Blak

Matt Cox on Blak: Lighting Design Notes

I try to help bring out the feel of a work.

When I approach a lighting design I try to help bring out the feel of a work. This can be achieved by creating full stage images or drawing the audience down to a lone candle, either way I use the abstract to pull attention and enhance the story telling in a performance.

For Blak I’ve sat in rehearsals, imagining what it is I’m seeing and projecting it on to the stage keeping the set and costumes in my mind. Then I can consider how this world would look lit in different ways. Often I’d think of it happening off stage - on the street at midnight or in the neighbour’s yard just after dawn when it’s raining. Once I have an image in mind, I set about figuring out how many lights I need, where should they be placed, what colours are needed, how bright and so on.

THE BIGGEST CHALLENGE IS TRANSFORMING THE URBAN TO THE SPIRITUAL.

Jake has created another world with his sets, and the lighting fleshes this out and brings it to life along with the dancers. On the Blak journey, streetlights become the firelight, car headlights the moon and stars and the porch light becomes a beacon of loss. By absorbing the feel of the production during rehearsals my goal is to support the dancers and enrich the overall impact of the work.

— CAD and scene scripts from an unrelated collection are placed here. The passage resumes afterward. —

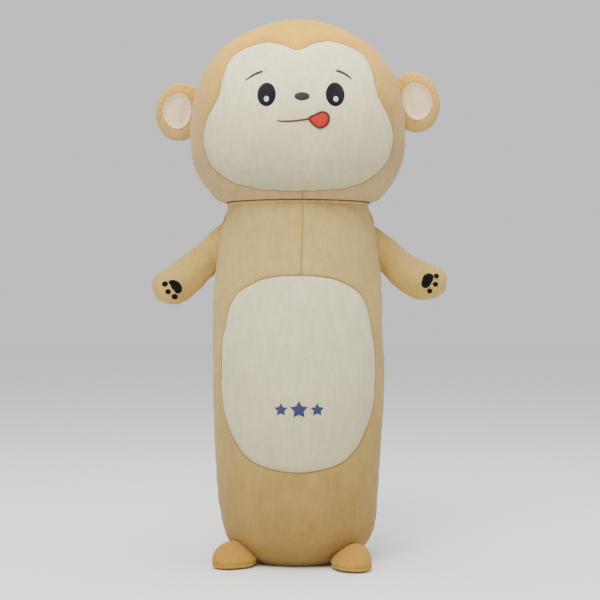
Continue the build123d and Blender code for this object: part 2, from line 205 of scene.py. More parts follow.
def even_profile(profile, step, passes=4):
    """The profile with even spacing and its corners softened."""
    p = np.array(profile, float)
    lengths = np.r_[0, np.cumsum(np.linalg.norm(np.diff(p, axis=0), axis=1))]
    at = np.linspace(0, lengths[-1], int(lengths[-1] / step))
    p = np.c_[np.interp(at, lengths, p[:, 0]), np.interp(at, lengths, p[:, 1])]
    for _ in range(passes):
        p[1:-1] = (p[:-2] + 2 * p[1:-1] + p[2:]) / 4
    return p


# ---------------------------------------------------------------- materials
def linear(red, green, blue):
    """Screen colour 0-255 to scene-linear."""
    values = []
    for v in (red, green, blue):
        v /= 255
        values.append(v / 12.92 if v <= 0.04045 else ((v + 0.055) / 1.055) ** 2.4)
    return (*values, 1.0)


def new_material(name):
    material = bpy.data.materials.new(name)
    material.use_nodes = True
    nodes, links = material.node_tree.nodes, material.node_tree.links
    return material, nodes, links, nodes["Principled BSDF"]


def mix_colour(nodes, links, blend, factor, a, b):
    mix = nodes.new("ShaderNodeMix")
    mix.data_type = "RGBA"
    mix.blend_type = blend
    for socket, value in ((mix.inputs["Factor"], factor), (mix.inputs["A"], a), (mix.inputs["B"], b)):
        if isinstance(value, bpy.types.NodeSocket):
            links.new(value, socket)
        else:
            socket.default_value = value
    return mix.outputs["Result"]


def noise_node(nodes, links, where, scale, detail=3.0, rough=0.55, stretch=None):
    if stretch:
        mapping = nodes.new("ShaderNodeMapping")
        mapping.inputs["Scale"].default_value = stretch
        links.new(where, mapping.inputs["Vector"])
        where = mapping.outputs["Vector"]
    texture = nodes.new("ShaderNodeTexNoise")
    texture.inputs["Scale"].default_value = scale
    texture.inputs["Detail"].default_value = detail
    texture.inputs["Roughness"].default_value = rough
    links.new(where, texture.inputs["Vector"])
    return texture.outputs["Fac"]


def ramp(nodes, links, value, low, high, at=(0.3, 0.7)):
    node = nodes.new("ShaderNodeValToRGB")
    node.color_ramp.elements[0].position = at[0]
    node.color_ramp.elements[0].color = low
    node.color_ramp.elements[1].position = at[1]
    node.color_ramp.elements[1].color = high
    links.new(value, node.inputs["Fac"])
    return node.outputs["Color"]


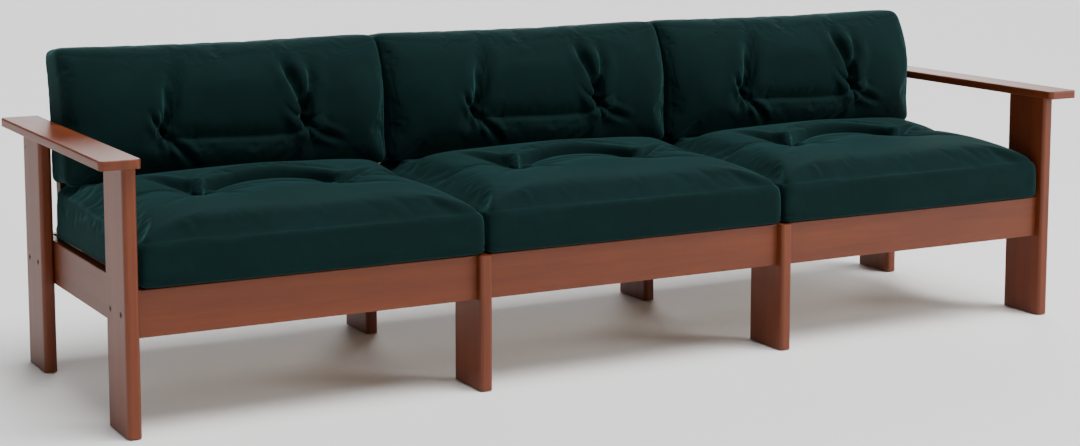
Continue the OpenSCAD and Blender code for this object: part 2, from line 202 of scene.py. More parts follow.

The effects for Scar are quite urban, driven by bare street light and the idea of the last working light in an empty warehouse. It’s lighting that I find to be unapologetic and even aggressive. In Yearning the mood is more domestic, porch lights, the glow from a phone box, the light on a camera. Not necessarily any softer, but an obvious shift to a different place. In Keepers, the lighting design leaves the real world and takes a far more abstract approach. The best part of the creative process is seeing the world you imagine come to life.

Matt Cox
Lighting Design

Matt’s career in theatre has spanned 18 years, designing lighting in both Australia and the UK. Matt has created the lighting designs for 5 Bangarra productions including Belong (2012), Blak (2013), Dance Clan 3 (2013), OUR land people stories (2016) and Ones Country - the spine of our stories(2017).